* Exercise requirements:
Look in the material below for the line with "total = FreeCAD.BoundBox()" and the line with "imported = [obj", then set down exactly those two lines and all lines between, nothing more.

** BEGIN Extracted entries **

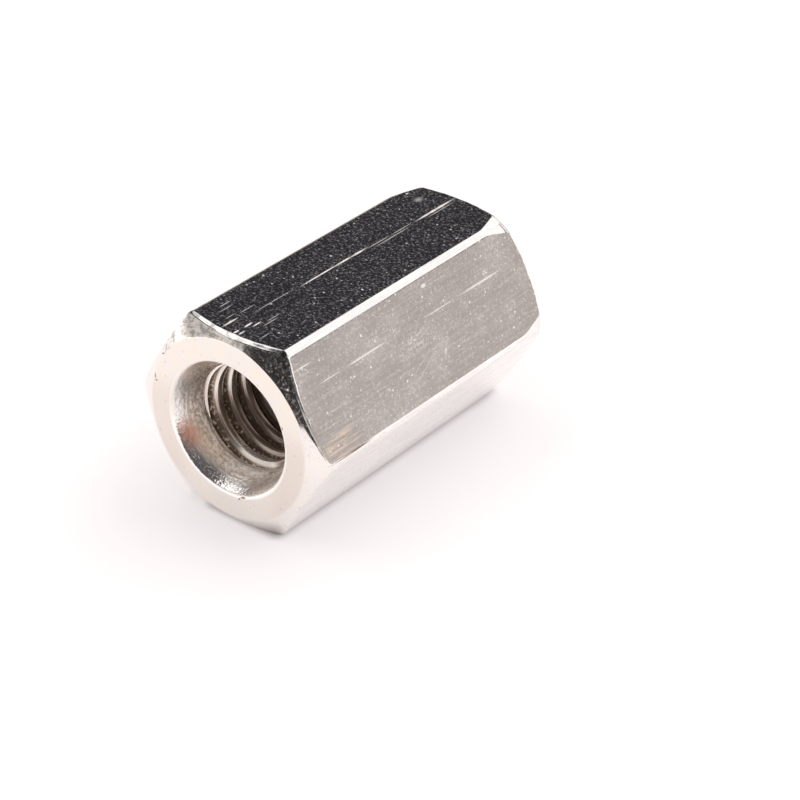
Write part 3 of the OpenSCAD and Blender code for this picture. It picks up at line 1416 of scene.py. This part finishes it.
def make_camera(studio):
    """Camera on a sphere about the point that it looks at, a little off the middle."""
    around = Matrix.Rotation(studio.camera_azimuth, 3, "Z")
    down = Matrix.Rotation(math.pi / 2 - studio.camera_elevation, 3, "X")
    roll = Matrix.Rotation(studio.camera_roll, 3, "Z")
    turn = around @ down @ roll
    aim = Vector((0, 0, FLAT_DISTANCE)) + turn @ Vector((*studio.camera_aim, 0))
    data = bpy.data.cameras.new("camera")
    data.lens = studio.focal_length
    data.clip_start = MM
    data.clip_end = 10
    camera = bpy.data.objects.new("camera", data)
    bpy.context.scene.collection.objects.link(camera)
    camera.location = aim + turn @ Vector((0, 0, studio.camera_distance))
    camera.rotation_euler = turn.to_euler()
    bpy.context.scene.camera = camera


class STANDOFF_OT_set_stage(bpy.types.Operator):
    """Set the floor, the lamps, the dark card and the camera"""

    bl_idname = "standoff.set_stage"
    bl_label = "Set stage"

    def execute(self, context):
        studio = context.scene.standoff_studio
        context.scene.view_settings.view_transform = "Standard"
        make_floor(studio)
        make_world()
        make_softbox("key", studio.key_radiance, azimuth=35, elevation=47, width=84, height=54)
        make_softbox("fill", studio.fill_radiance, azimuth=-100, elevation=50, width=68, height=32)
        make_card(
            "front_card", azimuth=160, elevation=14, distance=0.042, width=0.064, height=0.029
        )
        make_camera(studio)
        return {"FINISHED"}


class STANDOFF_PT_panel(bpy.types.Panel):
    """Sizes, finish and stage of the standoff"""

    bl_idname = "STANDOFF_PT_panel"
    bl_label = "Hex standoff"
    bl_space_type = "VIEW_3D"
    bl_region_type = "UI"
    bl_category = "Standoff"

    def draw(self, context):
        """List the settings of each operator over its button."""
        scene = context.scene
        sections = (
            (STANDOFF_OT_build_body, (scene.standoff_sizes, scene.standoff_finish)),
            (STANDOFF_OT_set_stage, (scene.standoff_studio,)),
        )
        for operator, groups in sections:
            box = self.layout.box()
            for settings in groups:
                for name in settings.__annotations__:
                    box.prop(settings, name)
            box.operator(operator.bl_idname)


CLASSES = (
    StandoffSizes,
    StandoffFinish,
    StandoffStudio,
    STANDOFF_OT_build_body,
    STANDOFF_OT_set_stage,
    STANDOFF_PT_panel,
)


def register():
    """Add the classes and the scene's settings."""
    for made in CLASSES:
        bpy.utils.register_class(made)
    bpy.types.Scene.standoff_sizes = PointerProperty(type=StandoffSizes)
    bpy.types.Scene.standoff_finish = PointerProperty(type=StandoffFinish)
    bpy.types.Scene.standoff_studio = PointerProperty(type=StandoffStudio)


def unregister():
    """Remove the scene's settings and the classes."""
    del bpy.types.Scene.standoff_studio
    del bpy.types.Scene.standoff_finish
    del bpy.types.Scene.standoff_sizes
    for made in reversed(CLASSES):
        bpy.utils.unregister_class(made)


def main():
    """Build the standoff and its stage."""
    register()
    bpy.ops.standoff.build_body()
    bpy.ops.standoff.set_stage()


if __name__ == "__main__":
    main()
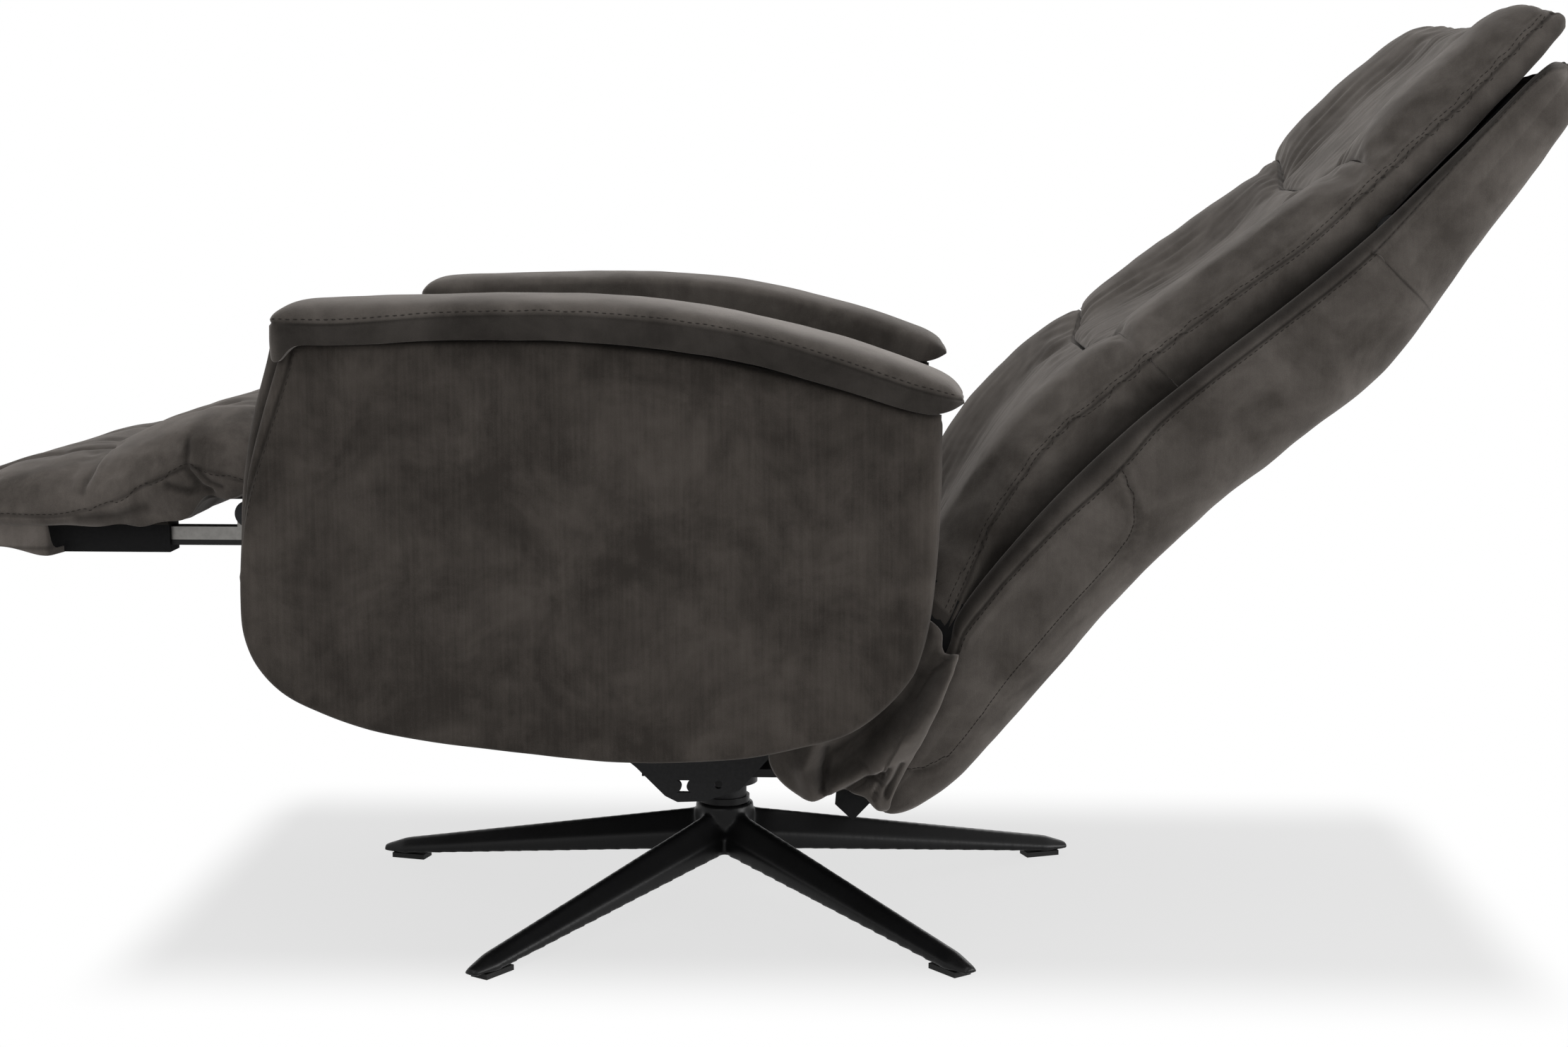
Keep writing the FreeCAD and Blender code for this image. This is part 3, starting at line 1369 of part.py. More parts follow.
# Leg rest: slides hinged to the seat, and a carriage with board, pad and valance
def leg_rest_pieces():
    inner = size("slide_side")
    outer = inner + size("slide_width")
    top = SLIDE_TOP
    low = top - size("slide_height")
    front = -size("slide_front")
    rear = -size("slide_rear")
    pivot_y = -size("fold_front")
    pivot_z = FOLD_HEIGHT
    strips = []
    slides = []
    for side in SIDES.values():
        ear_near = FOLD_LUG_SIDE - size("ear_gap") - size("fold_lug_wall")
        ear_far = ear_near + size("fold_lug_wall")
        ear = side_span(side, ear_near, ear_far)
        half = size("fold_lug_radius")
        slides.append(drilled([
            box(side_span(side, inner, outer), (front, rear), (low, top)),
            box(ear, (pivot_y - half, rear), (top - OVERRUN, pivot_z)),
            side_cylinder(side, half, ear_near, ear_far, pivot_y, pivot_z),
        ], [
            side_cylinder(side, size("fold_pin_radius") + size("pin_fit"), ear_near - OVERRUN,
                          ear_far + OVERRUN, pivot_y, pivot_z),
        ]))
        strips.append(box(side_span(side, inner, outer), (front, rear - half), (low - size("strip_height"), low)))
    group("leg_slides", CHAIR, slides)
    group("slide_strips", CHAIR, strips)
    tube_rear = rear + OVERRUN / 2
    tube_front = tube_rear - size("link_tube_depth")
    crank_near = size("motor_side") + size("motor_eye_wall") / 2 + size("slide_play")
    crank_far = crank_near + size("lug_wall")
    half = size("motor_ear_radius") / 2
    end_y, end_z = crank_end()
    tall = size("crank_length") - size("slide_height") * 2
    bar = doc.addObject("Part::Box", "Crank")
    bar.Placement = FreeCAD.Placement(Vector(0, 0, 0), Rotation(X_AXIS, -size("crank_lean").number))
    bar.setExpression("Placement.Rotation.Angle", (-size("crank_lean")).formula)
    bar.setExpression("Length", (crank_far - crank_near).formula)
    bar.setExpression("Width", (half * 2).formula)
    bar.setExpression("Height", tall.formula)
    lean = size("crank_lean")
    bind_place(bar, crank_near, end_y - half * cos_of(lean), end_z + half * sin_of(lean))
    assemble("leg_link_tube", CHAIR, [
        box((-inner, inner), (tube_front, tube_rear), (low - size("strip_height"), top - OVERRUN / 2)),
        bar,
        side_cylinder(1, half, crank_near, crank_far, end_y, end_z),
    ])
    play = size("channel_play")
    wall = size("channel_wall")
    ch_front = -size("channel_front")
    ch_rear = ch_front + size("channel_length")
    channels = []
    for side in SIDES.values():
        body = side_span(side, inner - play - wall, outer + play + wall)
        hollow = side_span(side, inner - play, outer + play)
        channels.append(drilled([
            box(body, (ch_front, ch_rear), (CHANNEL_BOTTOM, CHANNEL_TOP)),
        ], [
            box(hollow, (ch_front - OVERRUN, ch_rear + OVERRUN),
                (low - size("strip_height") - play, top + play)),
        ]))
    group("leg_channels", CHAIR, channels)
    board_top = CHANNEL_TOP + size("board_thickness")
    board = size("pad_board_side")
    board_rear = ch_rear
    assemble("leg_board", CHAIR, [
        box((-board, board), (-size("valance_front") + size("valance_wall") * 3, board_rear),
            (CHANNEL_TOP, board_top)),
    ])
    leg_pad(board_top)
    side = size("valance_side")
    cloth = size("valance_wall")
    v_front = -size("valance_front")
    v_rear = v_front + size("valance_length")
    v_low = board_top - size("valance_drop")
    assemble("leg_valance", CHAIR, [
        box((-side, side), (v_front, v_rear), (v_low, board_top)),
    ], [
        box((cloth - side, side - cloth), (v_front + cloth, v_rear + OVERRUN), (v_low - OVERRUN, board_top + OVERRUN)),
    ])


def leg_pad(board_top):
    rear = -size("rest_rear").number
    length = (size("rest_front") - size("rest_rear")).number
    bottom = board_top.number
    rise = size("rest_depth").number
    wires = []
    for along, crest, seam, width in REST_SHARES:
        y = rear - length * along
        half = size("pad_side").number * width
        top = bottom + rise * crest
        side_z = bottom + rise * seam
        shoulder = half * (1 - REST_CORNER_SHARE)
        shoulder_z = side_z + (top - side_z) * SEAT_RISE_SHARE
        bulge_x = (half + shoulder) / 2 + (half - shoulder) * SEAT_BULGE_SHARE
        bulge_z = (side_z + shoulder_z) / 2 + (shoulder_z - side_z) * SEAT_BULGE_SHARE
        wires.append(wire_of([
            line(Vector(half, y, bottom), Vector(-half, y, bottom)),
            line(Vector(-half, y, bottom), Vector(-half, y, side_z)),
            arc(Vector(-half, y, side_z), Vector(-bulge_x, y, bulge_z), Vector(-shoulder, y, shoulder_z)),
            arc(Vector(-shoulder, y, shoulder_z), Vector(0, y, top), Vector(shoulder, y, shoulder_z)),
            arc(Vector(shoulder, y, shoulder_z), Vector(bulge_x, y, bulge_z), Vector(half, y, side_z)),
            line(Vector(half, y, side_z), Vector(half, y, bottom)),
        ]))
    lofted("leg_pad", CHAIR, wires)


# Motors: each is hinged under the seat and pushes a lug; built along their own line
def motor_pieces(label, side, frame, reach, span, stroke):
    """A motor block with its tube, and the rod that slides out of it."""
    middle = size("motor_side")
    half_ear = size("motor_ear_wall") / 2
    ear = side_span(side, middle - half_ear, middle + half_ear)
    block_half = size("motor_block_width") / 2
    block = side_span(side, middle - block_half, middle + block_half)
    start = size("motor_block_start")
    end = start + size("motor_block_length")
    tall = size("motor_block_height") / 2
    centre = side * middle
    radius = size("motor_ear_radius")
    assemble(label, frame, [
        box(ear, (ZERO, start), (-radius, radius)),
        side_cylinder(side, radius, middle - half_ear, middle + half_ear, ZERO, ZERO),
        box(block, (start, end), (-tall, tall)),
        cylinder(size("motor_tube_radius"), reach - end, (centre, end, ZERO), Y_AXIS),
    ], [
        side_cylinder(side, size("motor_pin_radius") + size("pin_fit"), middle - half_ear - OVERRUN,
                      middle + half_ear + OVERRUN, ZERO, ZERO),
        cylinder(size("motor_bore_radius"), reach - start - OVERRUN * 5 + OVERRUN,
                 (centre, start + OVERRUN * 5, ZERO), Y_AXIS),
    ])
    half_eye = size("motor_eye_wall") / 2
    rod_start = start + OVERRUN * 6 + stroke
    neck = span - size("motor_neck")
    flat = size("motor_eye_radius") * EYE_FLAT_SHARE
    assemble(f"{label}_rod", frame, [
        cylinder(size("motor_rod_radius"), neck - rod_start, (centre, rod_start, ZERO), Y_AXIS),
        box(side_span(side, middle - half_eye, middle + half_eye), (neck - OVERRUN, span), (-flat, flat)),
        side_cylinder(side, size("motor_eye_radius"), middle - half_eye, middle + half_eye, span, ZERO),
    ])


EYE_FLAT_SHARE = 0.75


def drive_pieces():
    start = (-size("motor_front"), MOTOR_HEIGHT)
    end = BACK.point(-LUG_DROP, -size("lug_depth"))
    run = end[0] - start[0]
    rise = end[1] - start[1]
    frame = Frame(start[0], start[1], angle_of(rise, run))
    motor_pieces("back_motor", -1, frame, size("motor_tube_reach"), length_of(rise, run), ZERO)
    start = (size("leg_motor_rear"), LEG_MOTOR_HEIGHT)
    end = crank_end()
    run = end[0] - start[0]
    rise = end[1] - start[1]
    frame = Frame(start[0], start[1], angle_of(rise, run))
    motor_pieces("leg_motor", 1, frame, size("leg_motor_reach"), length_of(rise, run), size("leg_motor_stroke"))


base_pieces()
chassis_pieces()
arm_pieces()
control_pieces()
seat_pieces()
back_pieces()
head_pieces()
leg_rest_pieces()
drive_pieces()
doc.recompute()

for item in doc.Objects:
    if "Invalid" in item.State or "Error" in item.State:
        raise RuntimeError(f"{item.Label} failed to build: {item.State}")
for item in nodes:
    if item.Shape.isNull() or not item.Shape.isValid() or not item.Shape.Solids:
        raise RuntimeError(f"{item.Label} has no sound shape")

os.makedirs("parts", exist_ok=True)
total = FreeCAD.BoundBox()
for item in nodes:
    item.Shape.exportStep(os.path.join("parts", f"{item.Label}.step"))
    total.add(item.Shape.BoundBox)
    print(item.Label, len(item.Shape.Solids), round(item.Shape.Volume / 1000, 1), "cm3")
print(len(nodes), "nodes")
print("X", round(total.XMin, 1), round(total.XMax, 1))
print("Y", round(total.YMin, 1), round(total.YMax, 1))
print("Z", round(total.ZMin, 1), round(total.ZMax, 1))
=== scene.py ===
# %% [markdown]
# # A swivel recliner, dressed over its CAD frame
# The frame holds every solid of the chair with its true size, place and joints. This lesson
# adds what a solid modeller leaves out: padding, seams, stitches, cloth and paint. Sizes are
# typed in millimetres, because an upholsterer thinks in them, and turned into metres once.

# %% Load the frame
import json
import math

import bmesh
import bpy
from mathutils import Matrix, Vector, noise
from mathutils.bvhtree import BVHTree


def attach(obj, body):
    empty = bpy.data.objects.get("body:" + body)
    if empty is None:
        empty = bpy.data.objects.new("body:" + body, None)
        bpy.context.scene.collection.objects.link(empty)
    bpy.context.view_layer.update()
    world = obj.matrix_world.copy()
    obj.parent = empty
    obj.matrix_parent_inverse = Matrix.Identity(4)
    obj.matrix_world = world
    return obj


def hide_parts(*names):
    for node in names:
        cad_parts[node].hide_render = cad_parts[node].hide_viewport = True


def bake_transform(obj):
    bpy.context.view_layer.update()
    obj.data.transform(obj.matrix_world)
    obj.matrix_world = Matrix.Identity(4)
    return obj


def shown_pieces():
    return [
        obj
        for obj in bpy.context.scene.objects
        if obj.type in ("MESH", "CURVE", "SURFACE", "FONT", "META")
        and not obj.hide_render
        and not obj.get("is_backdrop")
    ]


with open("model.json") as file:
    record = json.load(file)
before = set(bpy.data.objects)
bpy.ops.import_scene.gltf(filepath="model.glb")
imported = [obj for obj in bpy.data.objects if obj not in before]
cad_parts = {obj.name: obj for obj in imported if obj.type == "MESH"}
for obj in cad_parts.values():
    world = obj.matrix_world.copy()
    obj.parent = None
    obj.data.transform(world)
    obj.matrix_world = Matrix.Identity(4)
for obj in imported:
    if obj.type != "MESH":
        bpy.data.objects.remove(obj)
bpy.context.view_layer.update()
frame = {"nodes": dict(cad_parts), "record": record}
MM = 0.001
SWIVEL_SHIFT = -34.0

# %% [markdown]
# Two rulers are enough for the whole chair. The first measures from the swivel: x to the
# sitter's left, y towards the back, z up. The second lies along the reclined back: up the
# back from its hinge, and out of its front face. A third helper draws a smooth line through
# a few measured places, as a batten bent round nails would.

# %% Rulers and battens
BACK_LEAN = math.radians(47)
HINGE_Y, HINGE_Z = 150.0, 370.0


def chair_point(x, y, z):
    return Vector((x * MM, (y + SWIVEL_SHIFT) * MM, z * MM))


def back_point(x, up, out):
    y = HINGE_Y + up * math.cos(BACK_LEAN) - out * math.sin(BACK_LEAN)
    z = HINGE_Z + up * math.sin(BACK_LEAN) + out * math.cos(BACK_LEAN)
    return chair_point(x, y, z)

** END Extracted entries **

* Answer to the task:
total = FreeCAD.BoundBox()
for item in nodes:
    item.Shape.exportStep(os.path.join("parts", f"{item.Label}.step"))
    total.add(item.Shape.BoundBox)
    print(item.Label, len(item.Shape.Solids), round(item.Shape.Volume / 1000, 1), "cm3")
print(len(nodes), "nodes")
print("X", round(total.XMin, 1), round(total.XMax, 1))
print("Y", round(total.YMin, 1), round(total.YMax, 1))
print("Z", round(total.ZMin, 1), round(total.ZMax, 1))
=== scene.py ===
# %% [markdown]
# # A swivel recliner, dressed over its CAD frame
# The frame holds every solid of the chair with its true size, place and joints. This lesson
# adds what a solid modeller leaves out: padding, seams, stitches, cloth and paint. Sizes are
# typed in millimetres, because an upholsterer thinks in them, and turned into metres once.

# %% Load the frame
import json
import math

import bmesh
import bpy
from mathutils import Matrix, Vector, noise
from mathutils.bvhtree import BVHTree


def attach(obj, body):
    empty = bpy.data.objects.get("body:" + body)
    if empty is None:
        empty = bpy.data.objects.new("body:" + body, None)
        bpy.context.scene.collection.objects.link(empty)
    bpy.context.view_layer.update()
    world = obj.matrix_world.copy()
    obj.parent = empty
    obj.matrix_parent_inverse = Matrix.Identity(4)
    obj.matrix_world = world
    return obj


def hide_parts(*names):
    for node in names:
        cad_parts[node].hide_render = cad_parts[node].hide_viewport = True


def bake_transform(obj):
    bpy.context.view_layer.update()
    obj.data.transform(obj.matrix_world)
    obj.matrix_world = Matrix.Identity(4)
    return obj


def shown_pieces():
    return [
        obj
        for obj in bpy.context.scene.objects
        if obj.type in ("MESH", "CURVE", "SURFACE", "FONT", "META")
        and not obj.hide_render
        and not obj.get("is_backdrop")
    ]


with open("model.json") as file:
    record = json.load(file)
before = set(bpy.data.objects)
bpy.ops.import_scene.gltf(filepath="model.glb")
imported = [obj for obj in bpy.data.objects if obj not in before]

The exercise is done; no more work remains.